What you need to do
Could you print every record below exactly as it appears?

^^^^^^^^^^^^^^^^

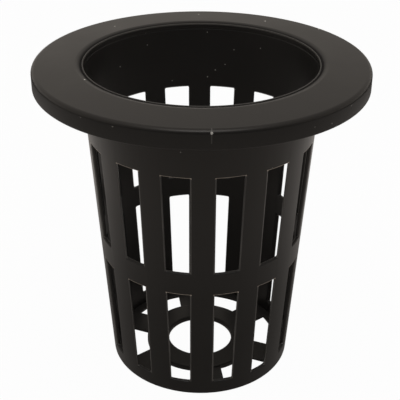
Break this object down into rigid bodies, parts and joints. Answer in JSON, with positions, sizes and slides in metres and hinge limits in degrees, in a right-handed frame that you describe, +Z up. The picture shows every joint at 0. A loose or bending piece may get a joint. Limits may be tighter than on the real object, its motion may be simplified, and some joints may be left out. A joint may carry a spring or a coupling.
{
  "type": "net cup",
  "caption": "Black plastic net cup for a hydroponic planter: tapered slotted basket with a wide flat lip, a spoked floor and a round drain hole.",
  "frame": {"origin": "centre of the base, on the plane that the cup stands on", "axes": "+Z up along the cup's axis, -Y towards the front, where a stave of the wall stands"},
  "size_m": [0.07, 0.07, 0.0713],
  "materials": {
    "cup_plastic": "moulded black polypropylene, satin"
  },
  "bodies": {
    "root": {"lip_flange": "cup_plastic", "lip_skirt": "cup_plastic", "collar": "cup_plastic", "upper_stave_01": "cup_plastic", "upper_stave_02": "cup_plastic", "upper_stave_03": "cup_plastic", "upper_stave_04": "cup_plastic", "upper_stave_05": "cup_plastic", "upper_stave_06": "cup_plastic", "upper_stave_07": "cup_plastic", "upper_stave_08": "cup_plastic", "upper_stave_09": "cup_plastic", "upper_stave_10": "cup_plastic", "upper_stave_11": "cup_plastic", "upper_stave_12": "cup_plastic", "upper_stave_13": "cup_plastic", "upper_stave_14": "cup_plastic", "middle_hoop": "cup_plastic", "lower_stave_01": "cup_plastic", "lower_stave_02": "cup_plastic", "lower_stave_03": "cup_plastic", "lower_stave_04": "cup_plastic", "lower_stave_05": "cup_plastic", "lower_stave_06": "cup_plastic", "lower_stave_07": "cup_plastic", "lower_stave_08": "cup_plastic", "lower_stave_09": "cup_plastic", "lower_stave_10": "cup_plastic", "lower_stave_11": "cup_plastic", "lower_stave_12": "cup_plastic", "lower_stave_13": "cup_plastic", "lower_stave_14": "cup_plastic", "foot_band": "cup_plastic", "floor_ledge": "cup_plastic", "floor_spoke_1": "cup_plastic", "floor_spoke_2": "cup_plastic", "floor_spoke_3": "cup_plastic", "floor_spoke_4": "cup_plastic", "floor_spoke_5": "cup_plastic", "floor_spoke_6": "cup_plastic", "drain_ring": "cup_plastic"}
  },
  "joints": []
}
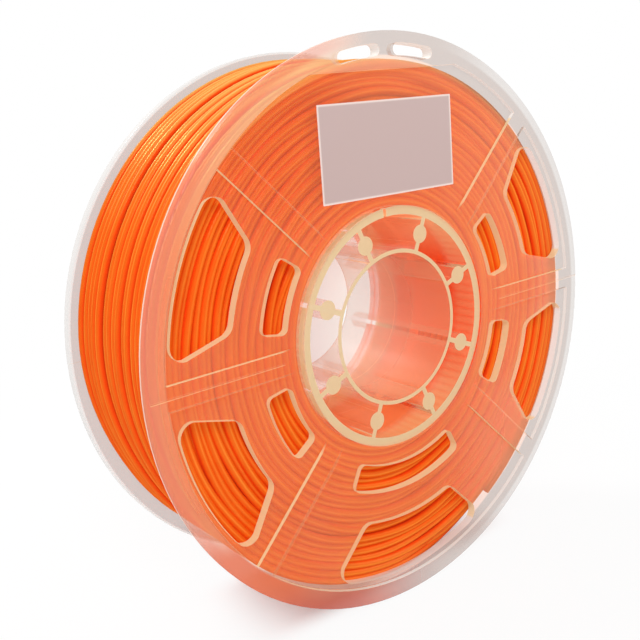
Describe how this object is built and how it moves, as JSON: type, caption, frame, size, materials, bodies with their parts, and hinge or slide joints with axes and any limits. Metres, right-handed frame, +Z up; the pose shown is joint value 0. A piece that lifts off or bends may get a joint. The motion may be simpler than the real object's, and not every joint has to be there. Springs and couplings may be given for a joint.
{
  "type": "filament spool",
  "caption": "Clear two-piece spool of orange printing filament, with windowed flanges, a ribbed hub round a wide through bore, and a blank label.",
  "frame": {"origin": "on the bore's axis, half way between the two flanges", "axes": "+Y along the bore from the labelled flange to the plain one, +Z up through the middle of the label, +X to the right of someone who faces the label"},
  "size_m": [0.2, 0.061, 0.2],
  "materials": {
    "clear_plastic": "clear moulded polystyrene, glossy, slightly milky",
    "filament": "orange thermoplastic strand, satin gloss",
    "label_paper": "matt coated paper, blank"
  },
  "bodies": {
    "root": {"front_half": "clear_plastic", "rear_half": "clear_plastic", "filament_core": "filament", "filament_winding": "filament", "label": "label_paper"}
  },
  "joints": []
}
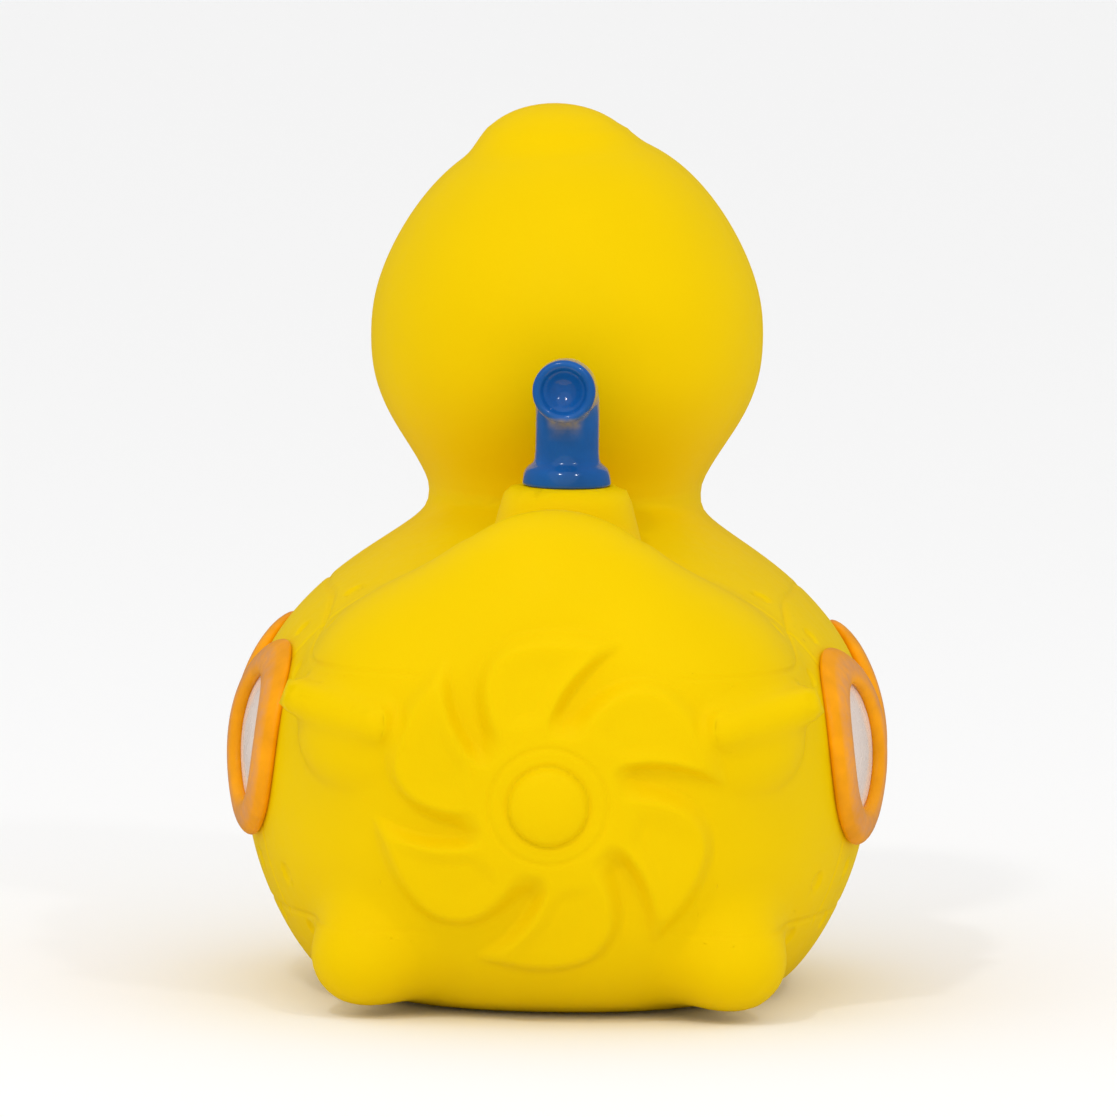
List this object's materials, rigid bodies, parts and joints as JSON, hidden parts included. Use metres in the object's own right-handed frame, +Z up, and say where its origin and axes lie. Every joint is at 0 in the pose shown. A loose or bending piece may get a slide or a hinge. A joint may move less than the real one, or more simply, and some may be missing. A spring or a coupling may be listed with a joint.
{
  "type": "floating bath duck",
  "caption": "Floating soft-vinyl bath duck styled as a submarine, with a moulded stern propeller, stern planes, portholes and a short periscope.",
  "frame": {"origin": "middle of the object's footprint, on the surface that its flat base rests on", "axes": "+Z up, +Y the way the duck looks, -Y out of the stern with the propeller, X across, with the duck the same on both sides of X = 0"},
  "size_m": [0.069, 0.091, 0.0912],
  "materials": {
    "yellow_vinyl": "satin",
    "orange_paint": "gloss",
    "blue_paint": "gloss",
    "pane_paint": "gloss",
    "white_paint": "gloss",
    "black_paint": "gloss",
    "white_plastic": "satin",
    "ballast_steel": "satin"
  },
  "bodies": {
    "body": {"hull_shell": "yellow_vinyl", "head_shell": "yellow_vinyl", "head_tuft": "yellow_vinyl", "tail": "yellow_vinyl", "conning_tower": "yellow_vinyl", "stern_plane_upper_left": "yellow_vinyl", "stern_plane_lower_left": "yellow_vinyl", "stern_plane_upper_right": "yellow_vinyl", "stern_plane_lower_right": "yellow_vinyl", "propeller_blade_1": "yellow_vinyl", "propeller_blade_2": "yellow_vinyl", "propeller_blade_3": "yellow_vinyl", "propeller_blade_4": "yellow_vinyl", "propeller_blade_5": "yellow_vinyl", "propeller_blade_6": "yellow_vinyl", "propeller_plate": "yellow_vinyl", "propeller_hub": "yellow_vinyl", "porthole_rim_rear_left": "orange_paint", "porthole_rim_front_left": "orange_paint", "porthole_rim_rear_right": "orange_paint", "porthole_rim_front_right": "orange_paint", "porthole_pane_rear_left": "pane_paint", "porthole_pane_front_left": "pane_paint", "porthole_pane_rear_right": "pane_paint", "porthole_pane_front_right": "pane_paint", "periscope": "blue_paint", "periscope_lens": "blue_paint", "beak_upper": "orange_paint", "beak_lower": "orange_paint", "eye_left": "white_paint", "eye_right": "white_paint", "pupil_left": "black_paint", "pupil_right": "black_paint", "base_disc": "yellow_vinyl", "ballast_ring": "ballast_steel"},
    "whistle": {"whistle_case": "white_plastic", "whistle_reed": "white_plastic"}
  },
  "joints": [
    {"name": "whistle_pull", "type": "slide", "parent": "body", "child": "whistle", "axis": [0, 0, -1], "range_m": [0, 0.01]}
  ]
}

^^^^^^^^^^^^^^^^

Completed task
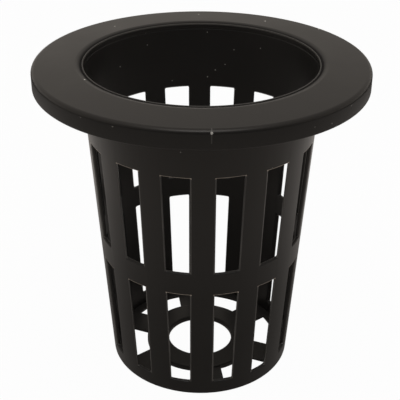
Break this object down into rigid bodies, parts and joints. Answer in JSON, with positions, sizes and slides in metres and hinge limits in degrees, in a right-handed frame that you describe, +Z up. The picture shows every joint at 0. A loose or bending piece may get a joint. Limits may be tighter than on the real object, its motion may be simplified, and some joints may be left out. A joint may carry a spring or a coupling.
{
  "type": "net cup",
  "caption": "Black plastic net cup for a hydroponic planter: tapered slotted basket with a wide flat lip, a spoked floor and a round drain hole.",
  "frame": {"origin": "centre of the base, on the plane that the cup stands on", "axes": "+Z up along the cup's axis, -Y towards the front, where a stave of the wall stands"},
  "size_m": [0.07, 0.07, 0.0713],
  "materials": {
    "cup_plastic": "moulded black polypropylene, satin"
  },
  "bodies": {
    "root": {"lip_flange": "cup_plastic", "lip_skirt": "cup_plastic", "collar": "cup_plastic", "upper_stave_01": "cup_plastic", "upper_stave_02": "cup_plastic", "upper_stave_03": "cup_plastic", "upper_stave_04": "cup_plastic", "upper_stave_05": "cup_plastic", "upper_stave_06": "cup_plastic", "upper_stave_07": "cup_plastic", "upper_stave_08": "cup_plastic", "upper_stave_09": "cup_plastic", "upper_stave_10": "cup_plastic", "upper_stave_11": "cup_plastic", "upper_stave_12": "cup_plastic", "upper_stave_13": "cup_plastic", "upper_stave_14": "cup_plastic", "middle_hoop": "cup_plastic", "lower_stave_01": "cup_plastic", "lower_stave_02": "cup_plastic", "lower_stave_03": "cup_plastic", "lower_stave_04": "cup_plastic", "lower_stave_05": "cup_plastic", "lower_stave_06": "cup_plastic", "lower_stave_07": "cup_plastic", "lower_stave_08": "cup_plastic", "lower_stave_09": "cup_plastic", "lower_stave_10": "cup_plastic", "lower_stave_11": "cup_plastic", "lower_stave_12": "cup_plastic", "lower_stave_13": "cup_plastic", "lower_stave_14": "cup_plastic", "foot_band": "cup_plastic", "floor_ledge": "cup_plastic", "floor_spoke_1": "cup_plastic", "floor_spoke_2": "cup_plastic", "floor_spoke_3": "cup_plastic", "floor_spoke_4": "cup_plastic", "floor_spoke_5": "cup_plastic", "floor_spoke_6": "cup_plastic", "drain_ring": "cup_plastic"}
  },
  "joints": []
}
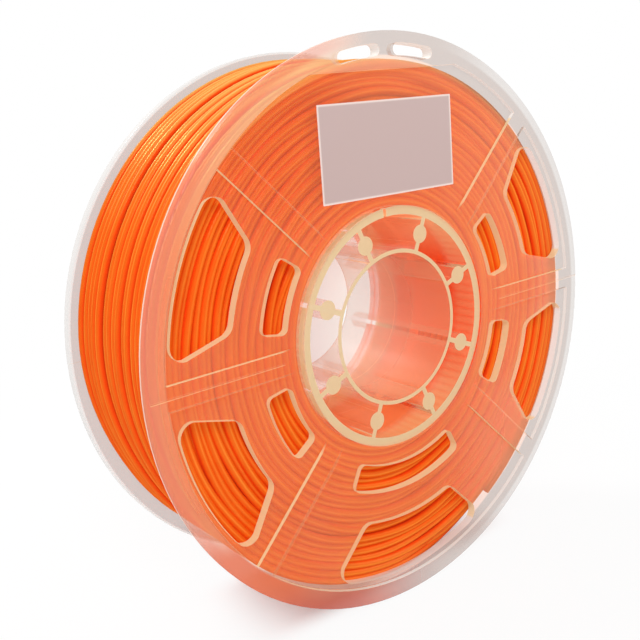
Describe how this object is built and how it moves, as JSON: type, caption, frame, size, materials, bodies with their parts, and hinge or slide joints with axes and any limits. Metres, right-handed frame, +Z up; the pose shown is joint value 0. A piece that lifts off or bends may get a joint. The motion may be simpler than the real object's, and not every joint has to be there. Springs and couplings may be given for a joint.
{
  "type": "filament spool",
  "caption": "Clear two-piece spool of orange printing filament, with windowed flanges, a ribbed hub round a wide through bore, and a blank label.",
  "frame": {"origin": "on the bore's axis, half way between the two flanges", "axes": "+Y along the bore from the labelled flange to the plain one, +Z up through the middle of the label, +X to the right of someone who faces the label"},
  "size_m": [0.2, 0.061, 0.2],
  "materials": {
    "clear_plastic": "clear moulded polystyrene, glossy, slightly milky",
    "filament": "orange thermoplastic strand, satin gloss",
    "label_paper": "matt coated paper, blank"
  },
  "bodies": {
    "root": {"front_half": "clear_plastic", "rear_half": "clear_plastic", "filament_core": "filament", "filament_winding": "filament", "label": "label_paper"}
  },
  "joints": []
}
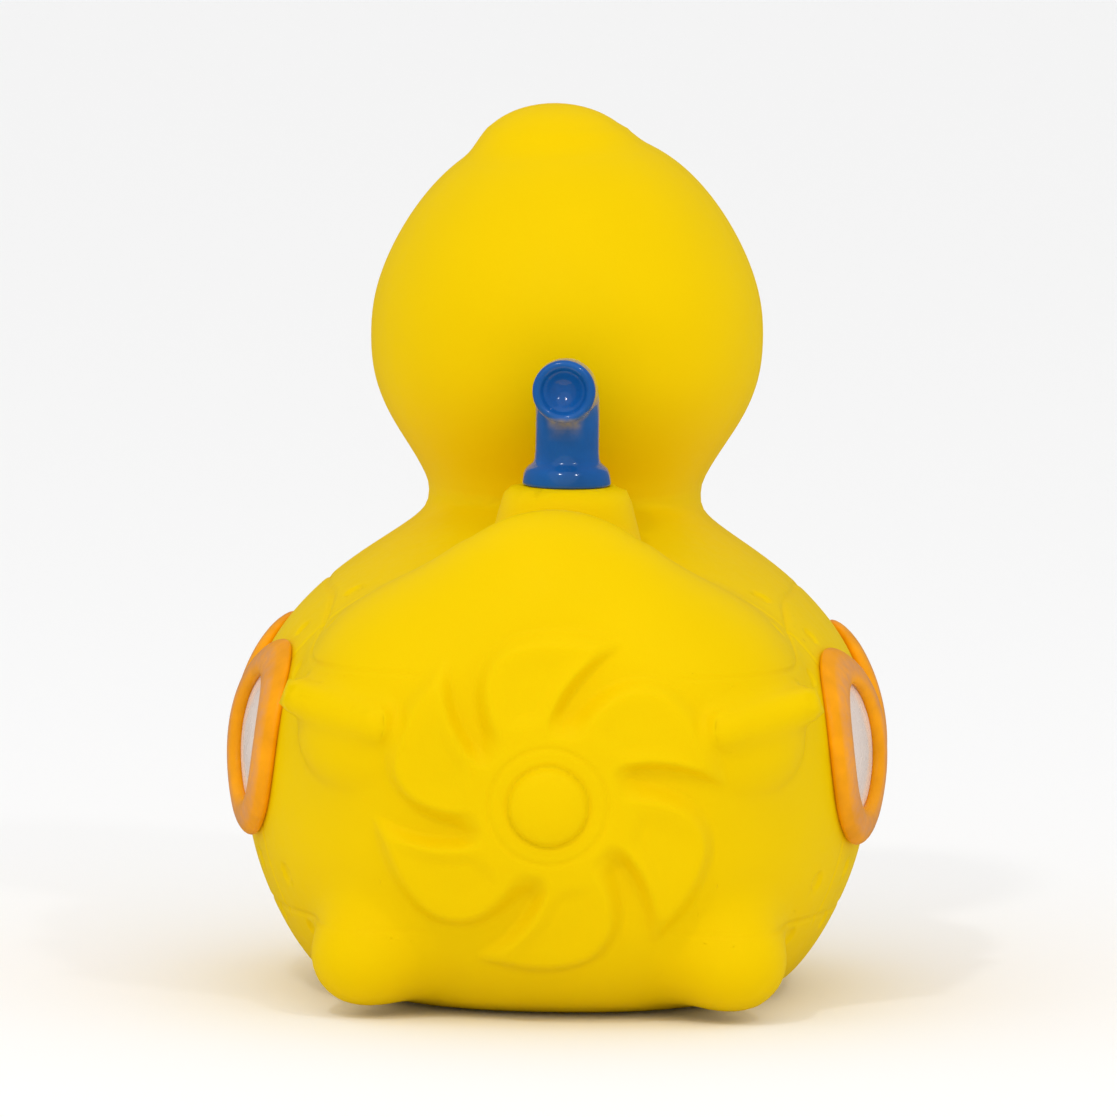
List this object's materials, rigid bodies, parts and joints as JSON, hidden parts included. Use metres in the object's own right-handed frame, +Z up, and say where its origin and axes lie. Every joint is at 0 in the pose shown. A loose or bending piece may get a slide or a hinge. A joint may move less than the real one, or more simply, and some may be missing. A spring or a coupling may be listed with a joint.
{
  "type": "floating bath duck",
  "caption": "Floating soft-vinyl bath duck styled as a submarine, with a moulded stern propeller, stern planes, portholes and a short periscope.",
  "frame": {"origin": "middle of the object's footprint, on the surface that its flat base rests on", "axes": "+Z up, +Y the way the duck looks, -Y out of the stern with the propeller, X across, with the duck the same on both sides of X = 0"},
  "size_m": [0.069, 0.091, 0.0912],
  "materials": {
    "yellow_vinyl": "satin",
    "orange_paint": "gloss",
    "blue_paint": "gloss",
    "pane_paint": "gloss",
    "white_paint": "gloss",
    "black_paint": "gloss",
    "white_plastic": "satin",
    "ballast_steel": "satin"
  },
  "bodies": {
    "body": {"hull_shell": "yellow_vinyl", "head_shell": "yellow_vinyl", "head_tuft": "yellow_vinyl", "tail": "yellow_vinyl", "conning_tower": "yellow_vinyl", "stern_plane_upper_left": "yellow_vinyl", "stern_plane_lower_left": "yellow_vinyl", "stern_plane_upper_right": "yellow_vinyl", "stern_plane_lower_right": "yellow_vinyl", "propeller_blade_1": "yellow_vinyl", "propeller_blade_2": "yellow_vinyl", "propeller_blade_3": "yellow_vinyl", "propeller_blade_4": "yellow_vinyl", "propeller_blade_5": "yellow_vinyl", "propeller_blade_6": "yellow_vinyl", "propeller_plate": "yellow_vinyl", "propeller_hub": "yellow_vinyl", "porthole_rim_rear_left": "orange_paint", "porthole_rim_front_left": "orange_paint", "porthole_rim_rear_right": "orange_paint", "porthole_rim_front_right": "orange_paint", "porthole_pane_rear_left": "pane_paint", "porthole_pane_front_left": "pane_paint", "porthole_pane_rear_right": "pane_paint", "porthole_pane_front_right": "pane_paint", "periscope": "blue_paint", "periscope_lens": "blue_paint", "beak_upper": "orange_paint", "beak_lower": "orange_paint", "eye_left": "white_paint", "eye_right": "white_paint", "pupil_left": "black_paint", "pupil_right": "black_paint", "base_disc": "yellow_vinyl", "ballast_ring": "ballast_steel"},
    "whistle": {"whistle_case": "white_plastic", "whistle_reed": "white_plastic"}
  },
  "joints": [
    {"name": "whistle_pull", "type": "slide", "parent": "body", "child": "whistle", "axis": [0, 0, -1], "range_m": [0, 0.01]}
  ]
}